Rep. Elijah E. Cummings                                            Rep. Michael E. Capuano

___________________________                              ___________________________

Rep. Stephen Lynch                                                     Rep. Keith Ellison

___________________________                              ___________________________

Rep. Jan Schakowsky                                                  Rep. Jackie Speier

 

 

###


[1] See 12 U.S.C. § 371c.

[2] See the Federal Reserve’s Regulation W, which is codified in 12 C.F.R. Part 223 and issued at 67 Fed. Reg. 76560 (Dec. 12, 2002).  Many have argued that banks enjoy protection from a “safety net” – a variety of implicit guarantees that their profits will be enjoyed by investors and the costs will be paid by society, including “deposit insurance and a central bank able and willing to serve as a ‘lender of last resort.’” Remarks by Paul A. Volcker before the Statutory Congress of the European People’s Parties, Bonn, Germany, Dec. 9, 2009.

[3] See Dodd-Frank Wall Street Reform and Consumer Protection Act, Pub. L. No. 111-203, § 619 (2010); see also id., at § 716.

[4] See id., at § 608.

[5] See Office of the Comptroller of the Currency, OCC’s Quarterly Report on Bank Trading and Derivatives Activities Second Quarter 2011, at Table 1, Table 2.

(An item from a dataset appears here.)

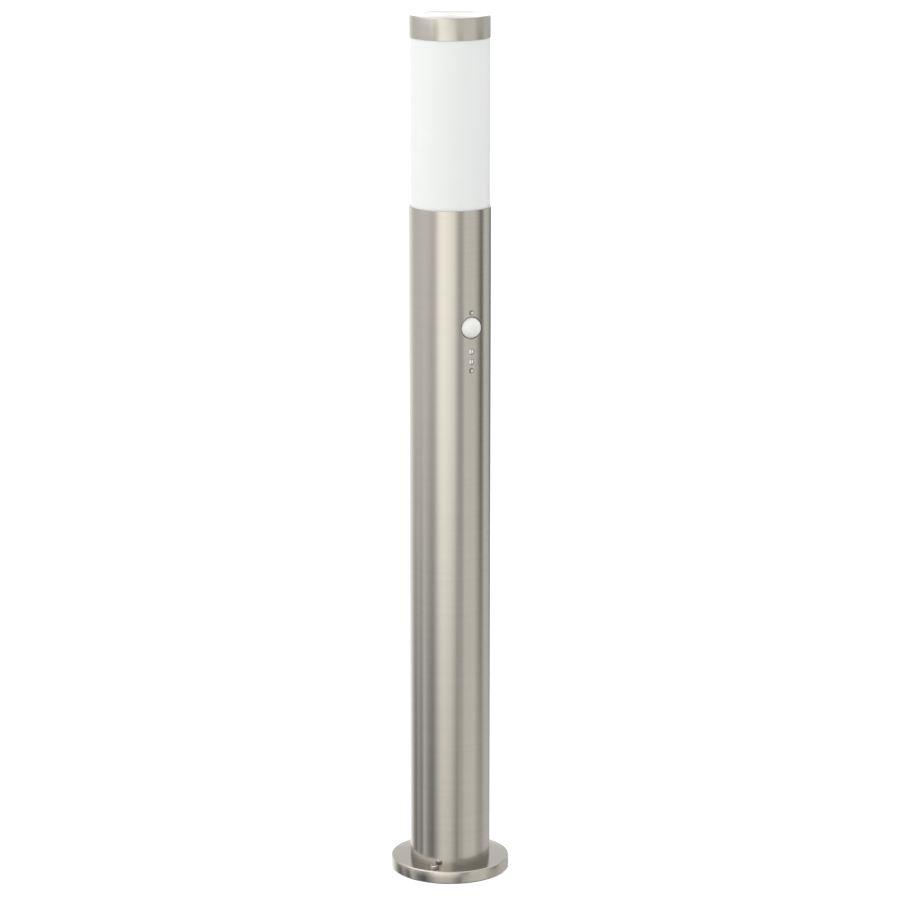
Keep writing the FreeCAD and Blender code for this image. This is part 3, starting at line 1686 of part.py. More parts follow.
def rounded_path(points):
    """Straight runs joined by tangent arcs, each as large as its two runs allow."""
    longest = number("wire_bend")
    edges, start = [], points[0]
    for before, corner, after in zip(points, points[1:], points[2:]):
        inward, outward = before - corner, after - corner
        half_turn = (math.pi - inward.getAngle(outward)) / 2
        trim = min(longest, 0.45 * min(inward.Length, outward.Length))
        radius = trim / math.tan(half_turn)
        enter = corner + Vector(inward).normalize() * trim
        leave = corner + Vector(outward).normalize() * trim
        to_centre = (Vector(inward).normalize() + Vector(outward).normalize()).normalize()
        middle = corner + to_centre * (radius / math.cos(half_turn) - radius)
        edges.append(Part.LineSegment(start, enter).toShape())
        edges.append(Part.Arc(enter, middle, leave).toShape())
        start = leave
    edges.append(Part.LineSegment(start, points[-1]).toShape())
    return Part.Wire(edges)


def make_wire(label, route):
    """A round wire along corners given as triples of expressions."""
    points = [Vector(*(number(text) for text in corner)) for corner in route]
    path = rounded_path(points)
    radius = number("wire_radius")
    along = points[1] - points[0]
    section = Part.Wire([Part.makeCircle(radius, points[0], along)])
    solid = path.makePipeShell([section], True, True)
    expected = math.pi * radius**2 * path.Length
    if abs(solid.Volume - expected) > 0.01 * expected:
        raise ValueError(f"{label} has the wrong volume")
    wire = subpart(label, DOC.addObject("Part::Feature", label))
    wire.Shape = solid
    wire.Placement = Placement()


def make_wires():
    seat, start = "clamp_axis + clamp_bore - wire_radius", "block_foot + block_height / 2"
    first_tie, last_tie = "tie_lowest", "tie_lowest + (tie_count - 1) * tie_pitch"
    for label, block_pole, side in (
        ("live_wire_lower", "-block_pole_pitch", "-"),
        ("neutral_wire_lower", "0", ""),
    ):
        beside = f"{side}wire_spacing / 2"
        board_x = f"{side}terminal_wire_offset"
        make_wire(
            label,
            [
                (block_pole, seat, start),
                (block_pole, seat, "block_top + wire_rise"),
                (beside, "wire_wall", f"{first_tie} - wire_lead"),
                (beside, "wire_wall", f"{last_tie} + wire_lead"),
                (board_x, "-(terminal_wire_y)", "housing_foot - wire_rise"),
                (board_x, "-(terminal_wire_y)", "lower_terminal_foot"),
            ],
        )
    for label, side in (("live_wire_upper", "-"), ("neutral_wire_upper", "")):
        beside = f"{side}wire_spacing / 2"
        make_wire(
            label,
            [
                (f"{side}terminal_wire_offset", "-(terminal_wire_y)", "upper_terminal_top"),
                (f"{side}terminal_wire_offset", "-(terminal_wire_y)", "housing_top + wire_drop"),
                (beside, "0", "support_under - nipple_below - wire_drop"),
                (beside, "0", "carrier_top + insert_lift"),
            ],
        )
    over = "block_top + wire_rise"
    make_wire(
        "earth_wire",
        [
            ("block_pole_pitch", seat, start),
            ("block_pole_pitch", seat, over),
            ("earth_offset", "bracket_face - lug_barrel_radius", over),
            ("earth_offset", "bracket_face - lug_barrel_radius", "earth_level + lug_radius"),
        ],
    )


def make_ties():
    bases, ties = [], []
    half_slot = "tie_slot / 2"
    bridge_half = "wire_spacing / 2 + wire_radius + tie_gap"
    strap_front = "wire_wall - wire_radius - tie_gap - tie_thickness"
    strap_back = "tie_front + tie_bridge_sheet + tie_gap + tie_thickness"
    for i in range(round(number("tie_count"))):
        level = f"tie_lowest + {i} * tie_pitch"
        foot = f"{level} - tie_base_height / 2"
        plate = common(
            f"tie_plate_{i}",
            middle_box(
                f"tie_plate_block_{i}",
                "tie_base_width",
                "tie_base_sheet",
                "tie_base_height",
                y="tie_plate_front",
                z=foot,
            ),
            cylinder(f"tie_plate_curve_{i}", "bore_radius", "tie_base_height", z=foot),
        )
        bridge = middle_box(
            f"tie_bridge_{i}",
            f"2 * ({bridge_half})",
            "tie_base_depth - tie_base_sheet",
            "tie_base_height",
            y="tie_front",
            z=foot,
        )
        slot = middle_box(
            f"tie_slot_{i}",
            "tie_base_width",
            "tie_base_depth - tie_base_sheet - tie_bridge_sheet",
            "tie_slot",
            y="tie_front + tie_bridge_sheet",
            z=f"{level} - {half_slot}",
        )
        bases.append(fuse(f"tie_base_{i}", plate, cut(f"tie_bridge_cut_{i}", bridge, slot)))
        strap_foot = f"{level} - tie_width / 2"
        loop = middle_box(
            f"tie_loop_{i}",
            f"2 * ({bridge_half} + tie_gap + tie_thickness)",
            f"{strap_back} - ({strap_front})",
            "tie_width",
            y=strap_front,
            z=strap_foot,
        )
        inside = middle_box(
            f"tie_inside_{i}",
            f"2 * ({bridge_half} + tie_gap)",
            f"{strap_back} - ({strap_front}) - 2 * tie_thickness",
            "tie_width",
            y=f"{strap_front} + tie_thickness",
            z=strap_foot,
        )
        lock = middle_box(
            f"tie_lock_{i}",
            "tie_lock_width",
            "tie_lock_depth",
            "tie_lock_height",
            y=f"{strap_front} - tie_lock_depth",
            z=f"{level} - tie_lock_height / 2",
        )
        ties.append(fuse(f"tie_{i}", cut(f"tie_strap_{i}", loop, inside), lock))
    subpart("wire_tie_bases", group("tie_base_group", *bases))
    subpart("wire_ties", group("tie_group", *ties))


# ---------------------------------------------------------------- build and export


def check_document():
    """Stops the build at the first failed feature or unsound solid."""
    for obj in DOC.Objects:
        if {"Invalid", "Error"} & set(obj.State):
            raise RuntimeError(f"{obj.Label} failed: {obj.State}")
    for label, obj in SUBPARTS.items():
        if obj.Shape.isNull() or not obj.Shape.isValid() or not obj.Shape.Solids:
            raise RuntimeError(f"{label} has no sound solid")


def export_parts():
    os.makedirs("parts", exist_ok=True)
    for label, obj in SUBPARTS.items():
        obj.Shape.exportStep(os.path.join("parts", label + ".step"))


def main():
    fill_sheet()
    for make in (
        make_gasket,
        make_mounting_plate,
        make_flange,
        make_flange_fixings,
        make_gland,
        make_bracket,
        make_terminal_block,
        make_earth_point,
        make_pole,
        make_sensor_housing,
        make_sensor_gasket,
        make_sensor_cover,
        make_dome,
        make_board,
        make_trimmers,
        make_sensor_screws,
        make_support,
        make_carrier,
        make_holder,
        make_lamp,
        make_diffuser,
        make_cap,
        make_liner,
        make_wires,
        make_ties,
    ):
        make()
    DOC.recompute()
    check_document()
    export_parts()
    print(f"{len(SUBPARTS)} sub-parts, {number('cap_top'):.1f} mm tall")


main()
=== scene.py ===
"""Looks of the bollard light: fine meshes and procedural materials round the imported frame.

Lengths are metres. The object stands on z = 0, its axis is Z and its motion sensor faces -Y.
"""

import json
import math

import bmesh
import bpy
from mathutils import Matrix, Vector


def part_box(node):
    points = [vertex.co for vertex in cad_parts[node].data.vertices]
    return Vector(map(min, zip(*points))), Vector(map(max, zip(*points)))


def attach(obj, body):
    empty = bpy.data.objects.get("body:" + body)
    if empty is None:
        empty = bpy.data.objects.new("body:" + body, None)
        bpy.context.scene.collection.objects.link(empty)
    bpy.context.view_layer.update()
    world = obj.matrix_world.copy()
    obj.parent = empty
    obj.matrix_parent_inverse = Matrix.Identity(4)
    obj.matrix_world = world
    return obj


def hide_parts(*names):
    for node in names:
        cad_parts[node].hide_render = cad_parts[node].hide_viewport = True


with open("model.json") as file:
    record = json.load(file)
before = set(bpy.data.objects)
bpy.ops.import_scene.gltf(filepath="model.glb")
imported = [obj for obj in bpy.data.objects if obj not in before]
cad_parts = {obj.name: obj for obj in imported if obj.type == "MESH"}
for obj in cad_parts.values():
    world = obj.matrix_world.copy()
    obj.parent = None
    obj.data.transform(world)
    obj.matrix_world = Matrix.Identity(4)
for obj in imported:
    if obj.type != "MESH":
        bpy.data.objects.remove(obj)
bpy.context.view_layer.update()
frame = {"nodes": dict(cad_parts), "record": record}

MM = 0.001

# Facets round a turned piece, over a rounded corner and over a ball's or a screw head's arc
RING_STEPS = 256
FLANGE_STEPS = 384
DOME_STEPS = 160
SMALL_STEPS = 96
CORNER_STEPS = 6
BALL_STEPS = 32
HEAD_STEPS = 16
# Edges sharper than this are drawn sharp, and a face this square to the radius is a round wall
SHARP_ANGLE = math.radians(40)
WALL_FACING = 0.97
# A point nearer to the axis than this lies on it
ON_AXIS = 0.0001 * MM

# Camera: a long lens, a little above the head, turned so that the sensor shows on the right.
# Its lens and its sensor's width are in millimetres.
CAMERA_AZIMUTH = math.radians(-31.5)
CAMERA_DISTANCE = 3.2
CAMERA_HEIGHT = 1.128
CAMERA_PITCH = math.radians(12.69)
CAMERA_LENS = 140.55
CAMERA_SENSOR = 36
CAMERA_RANGE = 200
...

[6] See Saule T. Omarova, From Gramm-Leach-Bliley To Dodd-Frank: The Unfulfilled Promise of Section 23A of the Federal Reserve Act, 89 N.C. L. Rev. 1683, 1762 (2011).

[7] See Office of the Comptroller of the Currency, OCC’s Quarterly Report on Bank Trading and Derivatives Activities Second Quarter 2011, at Table 1, Table 2; see also Office of the Comptroller of the Currency, OCC’s Quarterly Report on Bank Trading and Derivatives Activities Fourth Quarter 2008, at Table 1, Table 2.

[8] H.R. Rep. No. 73-150, at 1(1933).

[9] See 12 U.S.C. § 1821(e)(8)(A).

[10] See 12 C.F.R. § 225.4(a)(1).

[11] Letter from the Honorable Sheila Bair, Chairman, Federal Deposit Insurance Corporation, to Senator Susan Collins, May 7, 2010.